Start small. Document your top ten most frequent production errors, their root causes, and the standard resolution steps. As you add services and features, expand the catalog. Treat it as living documentation — review and update it during post-incident reviews.
Post-Incident Learning
The most underrated error handling tool is not a code pattern but a process: the blameless post-mortem. After every significant incident, your team should document what happened, why it happened, and — most importantly — how to prevent it from happening again.
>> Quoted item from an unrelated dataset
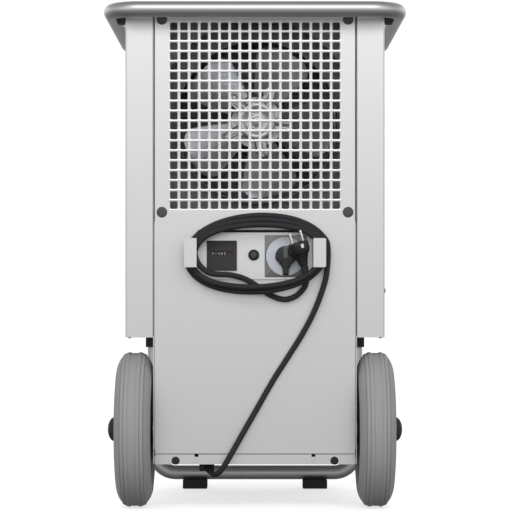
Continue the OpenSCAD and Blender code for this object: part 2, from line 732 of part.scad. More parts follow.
// The block clamps the cord under the base; its boot points back and slightly down.
module cord_gland() color(black_c) at_rear() {
    boot_end = place(lead_route[0]);
    boot_dir = unit(place(lead_start));
    boot_l = 24;
    block([-90, 34, 58], [-66, 58, body_bottom + 2]);
    translate(boot_end - boot_l * boot_dir)
        rotate([0, acos(boot_dir.z), atan2(boot_dir.y, boot_dir.x)]) cylinder(h = boot_l, r1 = 7.4, r2 = 5.4);
}

// Places its children on the plug's axis, which starts where the cord ends.
module on_plug() {
    dir = unit(place(plug_axis));
    at_rear() translate(place(plug_base)) rotate([0, acos(dir.z), atan2(dir.y, dir.x)]) children();
}

module plug_body() color(black_c) on_plug() rotate_extrude() polygon([
    [0, 0], [5.6, 0], [6.6, plug_tail_l], [8.6, plug_tail_l + 3], [10.6, plug_tail_l + plug_grip_l - 4],
    [13, plug_tail_l + plug_grip_l], [plug_head_r - 0.8, plug_tail_l + plug_grip_l + 4],
    [plug_head_r, plug_tail_l + plug_grip_l + 8], [plug_head_r, plug_tail_l + plug_grip_l + plug_head_l],
    [0, plug_tail_l + plug_grip_l + plug_head_l]
]);

module plug_pins() color(tube_c) on_plug() for (s = [-1, 1]) rotate([0, 0, pin_roll])
    translate([s * pin_spacing / 2, 0, plug_tail_l + plug_grip_l + plug_head_l]) cylinder(h = pin_l, r = pin_r);

// ---- Nodes ----

rear_panel();
rear_base_strip();
front_panel();
side_panel_left();
side_panel_right();
casing_left();
casing_right();
top_cover();
base_plate();
drip_tray();
handle_ring();
ring_blocks();
panel_caps();
casing_screws();
front_frame();
frame_clamps();
feet();
axle();
axle_brackets();
tyre_left();
rim_left();
bush_left();
hub_cap_left();
tyre_right();
rim_right();
bush_right();
hub_cap_right();
fan_shroud();
fan_motor();
motor_bracket();
fan_spider();
fan_blades();
evaporator();
condenser();
refrigerant_lines();
compressor();
compressor_mounts();
filter_drier();
solenoid_valve();
water_tank();
tank_handle();
tank_float();
filter_frame();
filter_mesh();
electrical_box();
run_capacitor();
control_plate();
cord_hooks();
plate_gasket();
hour_meter();
reset_housing();
reset_button();
dial_scale();
dial_knob();
cord_gland();
cord_lead();
cord_winding();
cord_tail();
plug_body();
plug_pins();
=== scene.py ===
"""A mobile commercial dehumidifier: finished pieces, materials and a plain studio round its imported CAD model.

The script is laid out as an add-on. Every piece is a surface worked out from a formula, in metres, in the frame of
the CAD model: +Z up, -Y the service side, the floor at Z = 0.
"""
import json
import math

import bmesh
import bpy
import numpy as np
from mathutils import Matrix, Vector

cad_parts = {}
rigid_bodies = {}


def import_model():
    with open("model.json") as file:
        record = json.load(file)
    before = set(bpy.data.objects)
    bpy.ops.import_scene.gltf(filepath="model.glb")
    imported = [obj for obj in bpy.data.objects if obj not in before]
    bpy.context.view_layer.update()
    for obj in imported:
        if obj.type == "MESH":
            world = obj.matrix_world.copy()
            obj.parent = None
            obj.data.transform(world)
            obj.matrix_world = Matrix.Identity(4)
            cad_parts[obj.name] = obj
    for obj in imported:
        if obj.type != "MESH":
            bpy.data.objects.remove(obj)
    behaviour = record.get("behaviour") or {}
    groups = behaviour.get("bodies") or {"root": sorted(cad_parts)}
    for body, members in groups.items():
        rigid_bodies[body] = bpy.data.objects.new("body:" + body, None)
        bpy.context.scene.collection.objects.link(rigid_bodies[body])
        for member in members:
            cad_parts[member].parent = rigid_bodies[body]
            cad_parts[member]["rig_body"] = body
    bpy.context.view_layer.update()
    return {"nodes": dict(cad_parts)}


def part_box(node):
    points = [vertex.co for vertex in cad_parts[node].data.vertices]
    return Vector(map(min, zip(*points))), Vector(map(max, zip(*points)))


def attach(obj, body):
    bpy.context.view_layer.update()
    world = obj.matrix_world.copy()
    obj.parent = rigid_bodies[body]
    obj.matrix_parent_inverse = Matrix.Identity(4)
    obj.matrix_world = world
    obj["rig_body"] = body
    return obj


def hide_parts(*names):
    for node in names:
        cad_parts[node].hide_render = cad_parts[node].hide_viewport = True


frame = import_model()

bl_info = {
    "name": "Mobile dehumidifier",
    "version": (1, 0, 0),
    "blender": (4, 5, 0),
    "location": "View3D > Sidebar > Dehumidifier",
    "description": "Finished pieces, materials and a plain studio for the packed dehumidifier",
    "category": "Object",
}

MM = 0.001
NODES = frame["nodes"]
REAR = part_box("rear_panel")[0].y


# ---- Surfaces: each is (points, [arrays of faces]) ----

def quads(rows, columns):
    """Faces of a grid of rows by columns points, in row order."""
    i, j = np.meshgrid(np.arange(rows - 1), np.arange(columns - 1), indexing="ij")
    a = (i * columns + j).ravel()
    return np.stack([a, a + 1, a + columns + 1, a + columns], axis=1)


def grid(points):
    """A surface through a (rows, columns, 3) array of points."""
    return points.reshape(-1, 3), [quads(points.shape[0], points.shape[1])]


def joined(*surfaces):
    """Several surfaces as one."""
    points, faces, count = [], [], 0
    for vertices, groups in surfaces:
        points.append(vertices)
        faces += [group + count for group in groups]
        count += len(vertices)
    return np.concatenate(points), faces


def unit(v):
    """Vectors of length one, along the last axis."""
    v = np.asarray(v, float)
    return v / np.linalg.norm(v, axis=-1, keepdims=True)


def axes_of(direction):
    """Two directions at right angles to the given one and to each other."""
    a = unit(direction)
    helper = np.array([0.0, 0.0, 1.0]) if abs(a[2]) < 0.9 else np.array([1.0, 0.0, 0.0])
    u = unit(np.cross(a, helper))
    return u, np.cross(a, u)


def lathe(profile, origin, direction, steps=64, shape=None):
    """A profile of (radius, distance along the axis) turned about an axis: origin + d a + r (cos t u + sin t v).

    shape, if given, scales the radius as a function of the angle t and the distance d.
    """
    profile = np.asarray(profile, float)
    a, (u, v) = unit(direction), axes_of(direction)
    t = np.linspace(0, 2 * math.pi, steps + 1)
    t[-1] = 0
    r = profile[:, :1] * (1 if shape is None else shape(t[None, :], profile[:, 1:]))
    r = r * np.ones((1, steps + 1))
    round_part = r[..., None] * (np.cos(t)[None, :, None] * u + np.sin(t)[None, :, None] * v)
    return grid(np.asarray(origin, float) + profile[:, 1][:, None, None] * a + round_part)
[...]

The key word here is blameless. If engineers fear being blamed for errors, they start hiding them. Errors get swallowed, logs get trimmed, and the same bug surfaces six months later with twice the impact. When the culture rewards transparency, errors become learning opportunities rather than political liabilities.
Every post-mortem should end with at least one actionable item: a new test case, an alert threshold adjustment, a retry configuration change, or an architecture improvement. Track these items in your project management tool just like any other feature work. Error handling is not a one-time implementation — it is a continuous discipline.
Error handling separates adequate engineers from great ones. Anyone can write code that works when everything goes right. The craft lies in anticipating what will go wrong, designing graceful degradation paths, and ensuring that when things do break (and they always do), your team has the information needed to resolve it quickly. Start with one pattern from this guide, implement it consistently across your current project, and build from there.